## Problem statement
Copy whichever lines contain the string "FreeCAD".

## Exercise material
###

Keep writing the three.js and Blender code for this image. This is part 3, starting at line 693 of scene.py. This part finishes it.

###

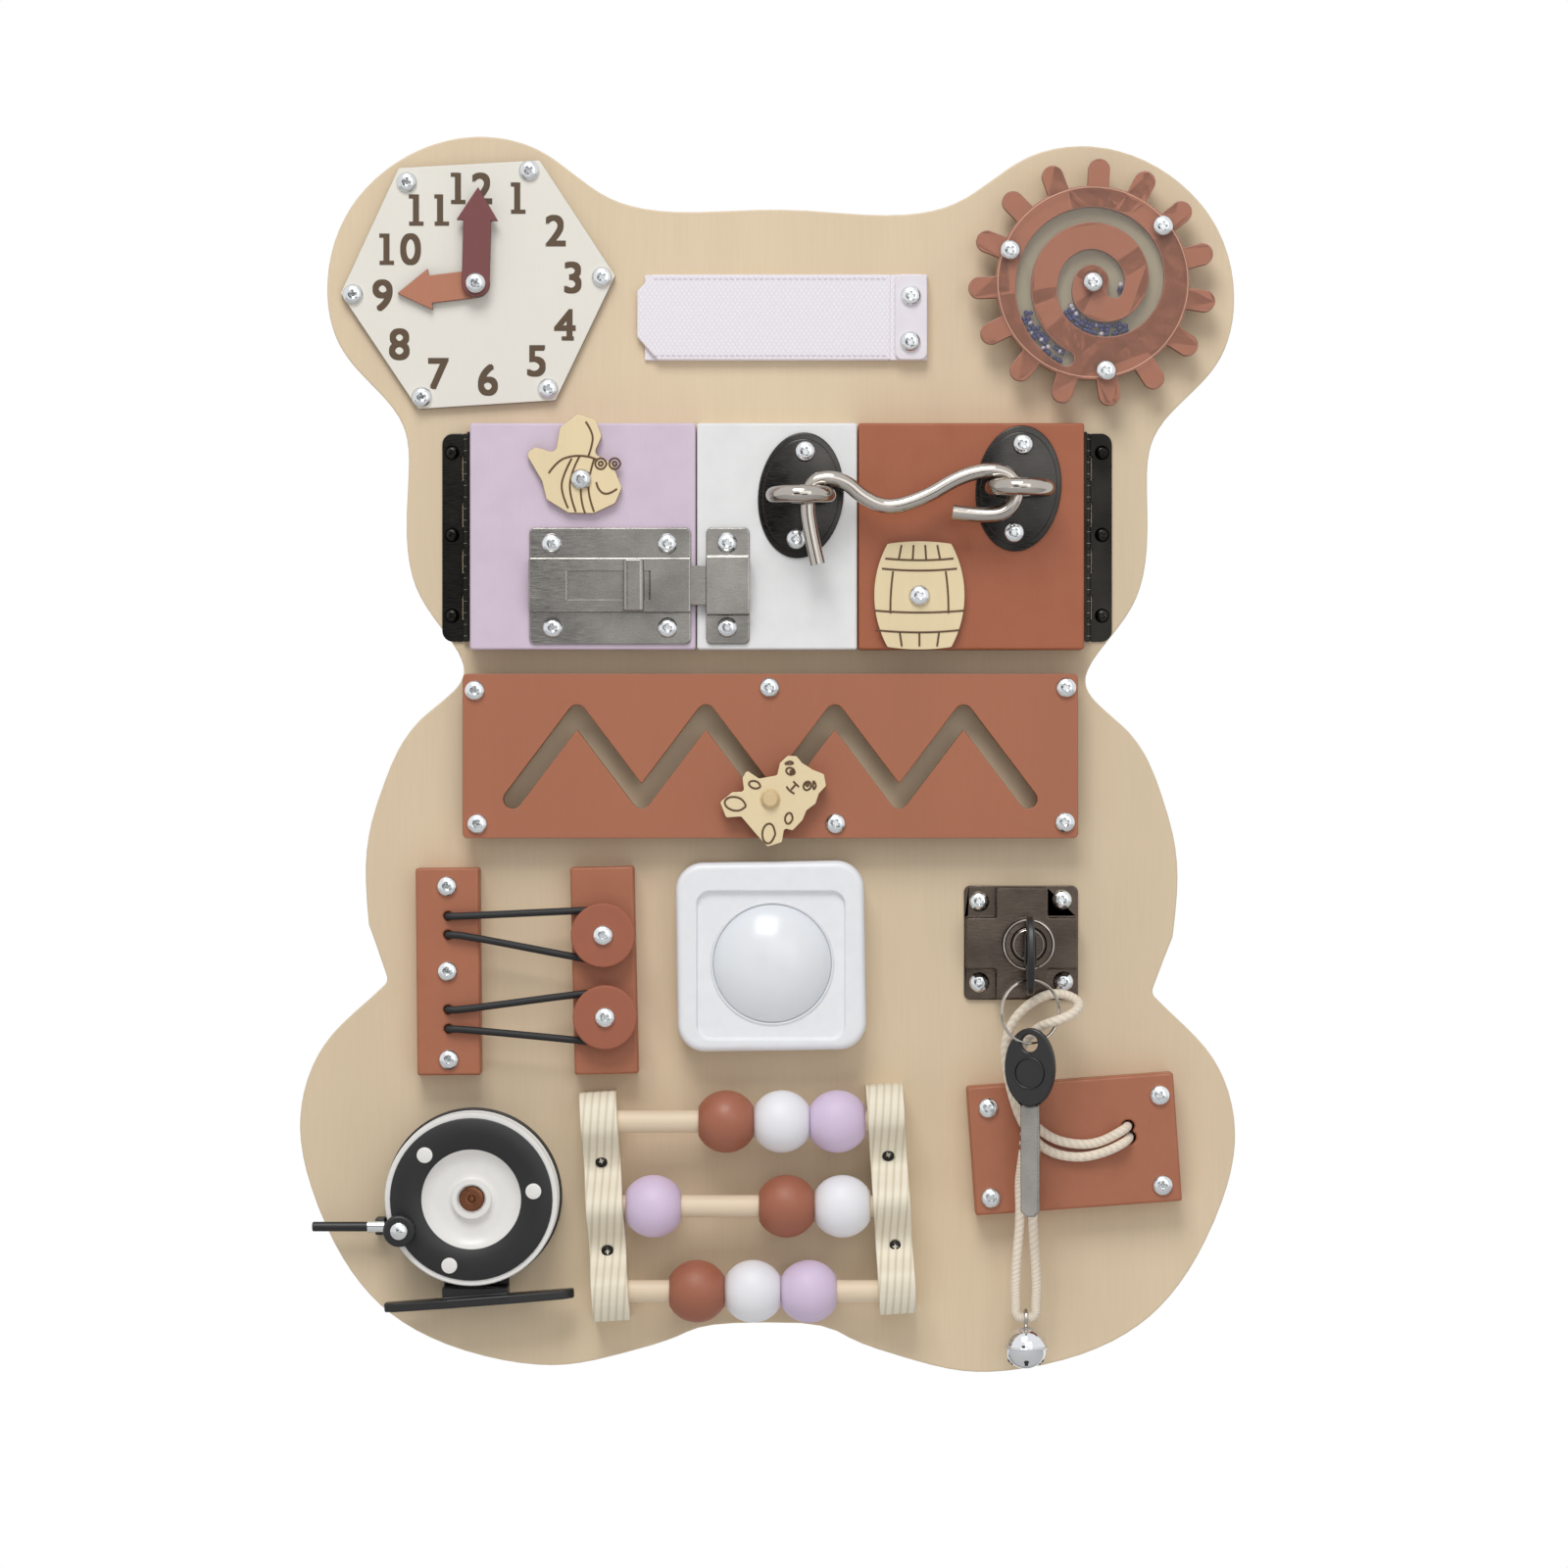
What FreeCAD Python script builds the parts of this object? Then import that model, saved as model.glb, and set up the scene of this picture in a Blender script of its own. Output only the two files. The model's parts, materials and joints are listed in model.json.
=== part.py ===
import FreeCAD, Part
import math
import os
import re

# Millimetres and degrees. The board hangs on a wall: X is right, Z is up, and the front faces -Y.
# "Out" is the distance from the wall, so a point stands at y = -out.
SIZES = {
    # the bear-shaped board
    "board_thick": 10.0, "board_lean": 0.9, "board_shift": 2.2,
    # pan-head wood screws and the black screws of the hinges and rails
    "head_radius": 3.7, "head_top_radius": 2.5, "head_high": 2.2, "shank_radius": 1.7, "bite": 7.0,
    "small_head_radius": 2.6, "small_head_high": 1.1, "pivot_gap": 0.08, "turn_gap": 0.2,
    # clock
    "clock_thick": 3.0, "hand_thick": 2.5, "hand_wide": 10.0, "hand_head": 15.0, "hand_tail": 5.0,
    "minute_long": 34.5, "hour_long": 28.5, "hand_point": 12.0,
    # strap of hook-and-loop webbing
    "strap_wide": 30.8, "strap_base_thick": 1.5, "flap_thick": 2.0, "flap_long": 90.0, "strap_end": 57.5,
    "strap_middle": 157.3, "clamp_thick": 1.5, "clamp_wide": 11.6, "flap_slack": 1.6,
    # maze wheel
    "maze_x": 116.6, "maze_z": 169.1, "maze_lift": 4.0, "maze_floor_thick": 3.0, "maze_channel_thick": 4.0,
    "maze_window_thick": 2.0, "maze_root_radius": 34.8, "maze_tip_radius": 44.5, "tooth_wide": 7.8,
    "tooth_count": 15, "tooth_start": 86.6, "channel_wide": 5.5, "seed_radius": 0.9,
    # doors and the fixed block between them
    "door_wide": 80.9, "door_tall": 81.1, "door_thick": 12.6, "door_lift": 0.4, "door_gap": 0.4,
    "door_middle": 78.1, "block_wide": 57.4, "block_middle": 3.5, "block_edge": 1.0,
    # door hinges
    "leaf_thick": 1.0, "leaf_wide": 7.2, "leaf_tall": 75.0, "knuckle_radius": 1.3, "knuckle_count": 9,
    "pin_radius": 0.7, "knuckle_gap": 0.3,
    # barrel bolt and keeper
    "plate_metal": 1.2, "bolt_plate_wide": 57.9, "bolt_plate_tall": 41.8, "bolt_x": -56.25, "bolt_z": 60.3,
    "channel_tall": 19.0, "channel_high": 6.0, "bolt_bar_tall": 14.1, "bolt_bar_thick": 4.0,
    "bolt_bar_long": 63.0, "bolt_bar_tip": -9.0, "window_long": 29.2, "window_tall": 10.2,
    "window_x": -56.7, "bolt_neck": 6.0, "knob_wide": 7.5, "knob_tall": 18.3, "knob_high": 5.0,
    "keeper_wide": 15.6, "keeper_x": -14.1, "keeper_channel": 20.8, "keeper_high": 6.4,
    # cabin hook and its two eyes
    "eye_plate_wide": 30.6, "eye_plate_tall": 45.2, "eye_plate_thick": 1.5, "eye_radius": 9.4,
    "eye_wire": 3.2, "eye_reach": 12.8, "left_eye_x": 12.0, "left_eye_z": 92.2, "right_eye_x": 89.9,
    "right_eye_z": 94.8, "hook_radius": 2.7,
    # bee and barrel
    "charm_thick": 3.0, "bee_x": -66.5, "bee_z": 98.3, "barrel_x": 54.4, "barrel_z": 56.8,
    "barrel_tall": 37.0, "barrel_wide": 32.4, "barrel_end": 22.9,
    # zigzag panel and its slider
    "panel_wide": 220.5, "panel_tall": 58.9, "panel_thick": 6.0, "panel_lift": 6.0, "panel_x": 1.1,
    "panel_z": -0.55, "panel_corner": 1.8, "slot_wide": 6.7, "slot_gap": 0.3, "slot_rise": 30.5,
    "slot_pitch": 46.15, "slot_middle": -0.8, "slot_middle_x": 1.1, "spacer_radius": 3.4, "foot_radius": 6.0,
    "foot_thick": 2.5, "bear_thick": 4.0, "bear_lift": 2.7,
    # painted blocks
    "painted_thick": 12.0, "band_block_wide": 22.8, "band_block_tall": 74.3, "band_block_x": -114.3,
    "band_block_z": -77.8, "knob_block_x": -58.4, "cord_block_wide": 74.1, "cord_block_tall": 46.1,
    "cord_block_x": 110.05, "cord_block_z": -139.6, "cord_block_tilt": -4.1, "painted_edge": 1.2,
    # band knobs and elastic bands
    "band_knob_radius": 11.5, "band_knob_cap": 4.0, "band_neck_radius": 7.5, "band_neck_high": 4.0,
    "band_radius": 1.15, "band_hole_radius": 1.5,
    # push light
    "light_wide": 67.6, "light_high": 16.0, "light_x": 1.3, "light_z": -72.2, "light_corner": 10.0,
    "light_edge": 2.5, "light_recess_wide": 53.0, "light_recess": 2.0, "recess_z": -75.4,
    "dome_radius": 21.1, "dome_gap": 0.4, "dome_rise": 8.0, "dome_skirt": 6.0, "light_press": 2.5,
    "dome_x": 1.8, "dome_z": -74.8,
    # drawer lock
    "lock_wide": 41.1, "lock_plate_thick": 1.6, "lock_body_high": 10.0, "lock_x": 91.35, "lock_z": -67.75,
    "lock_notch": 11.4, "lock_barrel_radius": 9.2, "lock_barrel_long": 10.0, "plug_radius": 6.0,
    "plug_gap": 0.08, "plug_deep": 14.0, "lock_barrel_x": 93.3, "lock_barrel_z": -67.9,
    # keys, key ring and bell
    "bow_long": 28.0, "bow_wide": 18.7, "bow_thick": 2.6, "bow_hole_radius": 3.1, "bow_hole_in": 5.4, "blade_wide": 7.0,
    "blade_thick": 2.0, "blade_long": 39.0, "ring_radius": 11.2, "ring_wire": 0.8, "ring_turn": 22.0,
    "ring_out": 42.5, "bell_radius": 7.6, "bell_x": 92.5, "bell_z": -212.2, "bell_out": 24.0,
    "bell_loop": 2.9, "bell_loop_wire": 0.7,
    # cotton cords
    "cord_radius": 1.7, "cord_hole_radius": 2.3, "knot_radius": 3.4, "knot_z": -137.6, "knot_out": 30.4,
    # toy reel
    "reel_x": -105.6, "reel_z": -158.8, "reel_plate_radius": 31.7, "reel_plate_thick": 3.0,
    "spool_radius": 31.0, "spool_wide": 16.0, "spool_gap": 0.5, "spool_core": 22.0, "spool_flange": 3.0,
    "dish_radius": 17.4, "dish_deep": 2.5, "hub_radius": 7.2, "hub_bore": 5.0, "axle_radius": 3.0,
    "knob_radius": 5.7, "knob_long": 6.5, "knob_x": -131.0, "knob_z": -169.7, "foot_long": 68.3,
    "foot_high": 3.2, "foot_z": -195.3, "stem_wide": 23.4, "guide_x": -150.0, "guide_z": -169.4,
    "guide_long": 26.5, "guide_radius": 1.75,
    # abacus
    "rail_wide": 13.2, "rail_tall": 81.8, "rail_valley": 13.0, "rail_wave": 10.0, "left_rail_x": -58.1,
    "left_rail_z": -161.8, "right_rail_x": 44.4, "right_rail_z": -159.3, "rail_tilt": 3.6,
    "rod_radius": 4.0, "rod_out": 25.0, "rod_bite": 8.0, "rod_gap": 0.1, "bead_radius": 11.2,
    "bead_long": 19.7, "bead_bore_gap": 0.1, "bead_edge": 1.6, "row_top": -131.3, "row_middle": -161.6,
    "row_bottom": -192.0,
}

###

## Final answer
What FreeCAD Python script builds the parts of this object? Then import that model, saved as model.glb, and set up the scene of this picture in a Blender script of its own. Output only the two files. The model's parts, materials and joints are listed in model.json.
import FreeCAD, Part